Stopwatch aside, that bodes well for the spectacle. Although Conway – who first proved his talent in cars by winning in Formula Renault and then Formula 3 in the noughties – doesn’t appear particularly concerned about adapting to the new challenge. He said: “When you’re used to cars with lots of downforce you’re more in tune to any car you jump into. But when you get into a car that’s a lot heavier [1,040kg versus 878kg for the LMP1 car] it requires different things to be fast. But I feel like I got on top of the car pretty quickly; it’s still a prototype style of driving. Every time you get in it you pick up something here and there. Although it’s circuit dependent; something that works at one doesn’t work at another one.”
Add in the new threat of a closer field, where LMP2 cars could theoretically breathe down the neck of slower Hypercar class machines, not to mention the potential standard of a category that’ll include an already proven Alpine chassis – the French outfit has developed its A480 from the Rebellion R13 prototype – and an all-new Glickenhaus in the coming weeks. And, of course, the elephant in the room (potentially literally), Balance of Performance, and it’s clear to see why even Conway refrains from making any guesses for 2021. He’s more upbeat about the prospect of BoP than many fans have been, accepting that “it’s going to be a quite different way of racing”, but that Toyota is “thinking about the bigger picture”. Not that there’s any way of knowing how the GR010, complete with its 680hp V6 and 272hp front-mounted hybrid system, will stack up before the first race.
“We might not absolutely show everything [in terms of pace] all of the time,” he says. “So it’s definitely a different way of doing things. But I think with the systems they [the ACO and FIA] have in place, in terms of being able to see the power, the downforce, the way we are throughout the stints and our pace, that’s going to enough to effectively dictate the BoP. I think once everyone arrives and we’ve got a few races under our belts, hopefully it’ll get better. As long as it’s really close, then that’s all we want. Good close racing, big fields again.”
Few would disagree with that, although many have already pointed out that BoP has brought plenty of controversy to the GTE category, with entrants accused of sandbagging in the run up to Le Mans, so as to ensure an advantage. No doubt that’s what Conway is referring to when he talks about not showing all of the cards, although arguably in a category that’s already pretty tight in a regulatory sense, the field might be naturally closer anyway. Conway isn’t expecting Toyota to have it easy, put it that way. He says, “if any of the teams are quicker than us, then so be it”, before pointing out that LMP2 cars could provide a real threat this time around, especially at the big one: Le Mans.
“It’s always hard to get a car across the line at Le Mans, and ours is new so we’re still learning about it, finding a few gremlins here and there that we’re trying to get on top of,” he explains. “We know it’s going to be a challenge, but at least we have a few races before it now, with Spa followed by Portimao, Monza and then Le Mans, which I’m yet to win. We’ve got some testing in between them so we should be pretty confident, but Alpine is coming with a known car, and the LMP2 guys are going to be very reliable.
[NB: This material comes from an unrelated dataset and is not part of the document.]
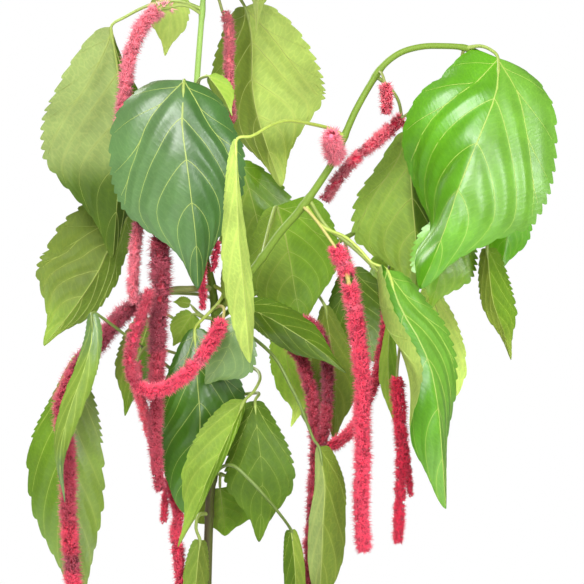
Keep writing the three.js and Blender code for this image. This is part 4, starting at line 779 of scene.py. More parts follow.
def tube(line, radii, sides, steps):
    """A closed round tube along a line: its points, its faces and each point's share of the line's length.
    radii gives the radius at each share."""
    shares = np.linspace(0, 1, steps + 1)
    middles = line.at(shares)
    tangents = line.tangent(shares)
    normals = np.zeros_like(tangents)
    start = np.cross(tangents[0], SIDE_HINT)
    for step in range(steps + 1):
        start = start - tangents[step] * np.dot(start, tangents[step])
        start = start / np.linalg.norm(start)
        normals[step] = start
    others = np.cross(tangents, normals)
    turns = np.arange(sides) / sides * TURN
    radius = np.broadcast_to(np.asarray(radii(shares)), (steps + 1,))[:, None, None]
    around = normals[:, None] * np.cos(turns)[None, :, None] + others[:, None] * np.sin(turns)[None, :, None]
    points = (middles[:, None] + around * radius).reshape(-1, 3)
    faces = ring_faces(steps + 1, sides)
    faces.append(tuple(range(sides))[::-1])
    faces.append(tuple(range(steps * sides, (steps + 1) * sides)))
    return points, faces, np.repeat(shares, sides)


def end_taper(shares, line, reach, loss):
    """Thins a line's last millimetres by the given share."""
    return 1 - loss * smooth(shares, 1 - reach * MM / line.length, 1)


WOODS = (MAIN_STEM, RIGHT_BRANCH, BACK_BRANCH)
wood_lines = [Line(spot(wood["path"])) for wood in WOODS]
wood_points = np.vstack([line.points for line in wood_lines])


def seated(places):
    """The points of a stalk, its first one moved onto the nearest line of wood."""
    points = spot(places)
    points[0] = wood_points[np.argmin(np.linalg.norm(wood_points - points[0], axis=1))]
    return points


def of_half(value, left):
    """A leaf's value for each place, where the value may be a pair for the left and the right half."""
    return np.where(left, value[0], value[1]) if isinstance(value, list) else value


def outline(leaf, along, across):
    """Half-width of a blade as a share of its widest, with a rounded or pointed base and a drawn-out tip."""
    left = np.asarray(across) >= 0
    power = math.log(0.5) / np.log(of_half(leaf.get("widest", WIDEST_AT), left))
    base = of_half(leaf.get("base", ROUND_BASE), left)
    fullness = between(base, ROUND_BASE, smooth(along, *BASE_SPAN))
    oval = np.maximum(np.sin(math.pi * np.clip(along, 0, 1) ** power), 0) ** fullness
    return oval * (1 - of_half(leaf.get("draw", TIP_DRAW), left) * smooth(along, *TIP_SPAN))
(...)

It’s going to be one of those years where you can’t have any issues. If you go to the garage for even a lap, it could be your chance to win over.”
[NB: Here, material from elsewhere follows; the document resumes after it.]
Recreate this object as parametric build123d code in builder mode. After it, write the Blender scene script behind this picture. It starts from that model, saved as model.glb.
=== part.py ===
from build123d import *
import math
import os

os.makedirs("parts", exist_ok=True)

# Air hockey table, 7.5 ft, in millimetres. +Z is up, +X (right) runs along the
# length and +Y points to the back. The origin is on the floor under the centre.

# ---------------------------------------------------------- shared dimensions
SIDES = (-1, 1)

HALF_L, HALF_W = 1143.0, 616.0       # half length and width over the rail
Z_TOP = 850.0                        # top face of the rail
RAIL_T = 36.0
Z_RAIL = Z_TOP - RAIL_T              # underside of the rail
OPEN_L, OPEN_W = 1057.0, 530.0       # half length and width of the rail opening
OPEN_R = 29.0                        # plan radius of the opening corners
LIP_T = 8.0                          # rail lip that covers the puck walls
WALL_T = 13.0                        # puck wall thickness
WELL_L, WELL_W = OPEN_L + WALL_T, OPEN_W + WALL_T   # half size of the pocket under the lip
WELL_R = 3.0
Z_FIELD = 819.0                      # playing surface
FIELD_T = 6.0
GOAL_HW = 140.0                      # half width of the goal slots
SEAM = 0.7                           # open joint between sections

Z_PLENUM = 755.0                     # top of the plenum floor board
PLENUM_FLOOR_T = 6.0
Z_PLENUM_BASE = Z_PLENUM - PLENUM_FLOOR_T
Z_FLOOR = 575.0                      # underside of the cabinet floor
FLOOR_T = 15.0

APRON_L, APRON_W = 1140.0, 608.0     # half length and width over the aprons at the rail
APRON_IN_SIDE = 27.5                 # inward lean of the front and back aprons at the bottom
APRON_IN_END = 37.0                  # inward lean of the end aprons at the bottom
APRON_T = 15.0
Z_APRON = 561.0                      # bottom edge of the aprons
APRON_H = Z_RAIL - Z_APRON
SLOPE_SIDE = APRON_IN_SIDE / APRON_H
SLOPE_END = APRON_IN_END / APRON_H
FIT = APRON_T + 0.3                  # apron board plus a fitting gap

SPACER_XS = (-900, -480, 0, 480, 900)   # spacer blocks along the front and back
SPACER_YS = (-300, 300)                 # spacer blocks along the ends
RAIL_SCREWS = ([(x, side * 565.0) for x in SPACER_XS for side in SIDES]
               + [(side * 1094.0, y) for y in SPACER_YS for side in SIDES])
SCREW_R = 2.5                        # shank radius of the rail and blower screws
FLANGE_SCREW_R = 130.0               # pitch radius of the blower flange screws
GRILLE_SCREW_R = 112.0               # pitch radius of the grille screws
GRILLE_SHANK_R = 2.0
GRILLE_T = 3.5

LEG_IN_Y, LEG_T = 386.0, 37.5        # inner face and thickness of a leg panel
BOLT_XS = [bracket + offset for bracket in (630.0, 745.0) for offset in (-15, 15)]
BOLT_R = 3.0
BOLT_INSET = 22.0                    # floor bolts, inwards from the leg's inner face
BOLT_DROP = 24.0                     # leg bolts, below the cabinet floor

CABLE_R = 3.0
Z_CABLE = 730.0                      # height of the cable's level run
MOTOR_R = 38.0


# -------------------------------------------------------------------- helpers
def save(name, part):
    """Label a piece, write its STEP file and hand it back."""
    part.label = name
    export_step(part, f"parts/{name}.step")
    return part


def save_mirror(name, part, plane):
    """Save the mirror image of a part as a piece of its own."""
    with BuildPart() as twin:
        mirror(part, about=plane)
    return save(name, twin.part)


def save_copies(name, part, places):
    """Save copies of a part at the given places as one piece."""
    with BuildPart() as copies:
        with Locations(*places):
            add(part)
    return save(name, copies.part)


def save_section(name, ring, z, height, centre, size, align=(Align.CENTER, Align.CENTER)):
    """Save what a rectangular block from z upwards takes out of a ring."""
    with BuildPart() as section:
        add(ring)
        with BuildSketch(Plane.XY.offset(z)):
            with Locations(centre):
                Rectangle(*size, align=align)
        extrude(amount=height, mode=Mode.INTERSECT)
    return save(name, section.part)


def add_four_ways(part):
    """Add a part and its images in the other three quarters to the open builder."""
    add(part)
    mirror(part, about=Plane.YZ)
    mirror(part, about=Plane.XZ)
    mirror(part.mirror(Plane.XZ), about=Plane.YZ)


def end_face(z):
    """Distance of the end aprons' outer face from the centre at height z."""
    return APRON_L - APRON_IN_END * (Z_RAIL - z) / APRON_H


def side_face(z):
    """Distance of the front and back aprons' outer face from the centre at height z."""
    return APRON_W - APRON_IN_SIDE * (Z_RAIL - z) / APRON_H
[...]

The thought of an LMP2 team giving the top category cars a run for their money harks back to the days when LMGT1 category cars fought closely with prototypes. Much of the Hypercars’ regulations have been designed to bring some of that ‘magic’ back to the sport, so the prospect is by no accident. Like those days, lapping traffic is liable to become more difficult, with lower closing speeds, although the new rules should reduce the need for fuel saving, so perhaps the average race pace will be closer to what we had before. We’ll have a better idea come Saturday, when Conway and his teammates will be hoping for the least eventful race possible. Thankfully for us spectators, all things suggest the opposite is more likely in 2021.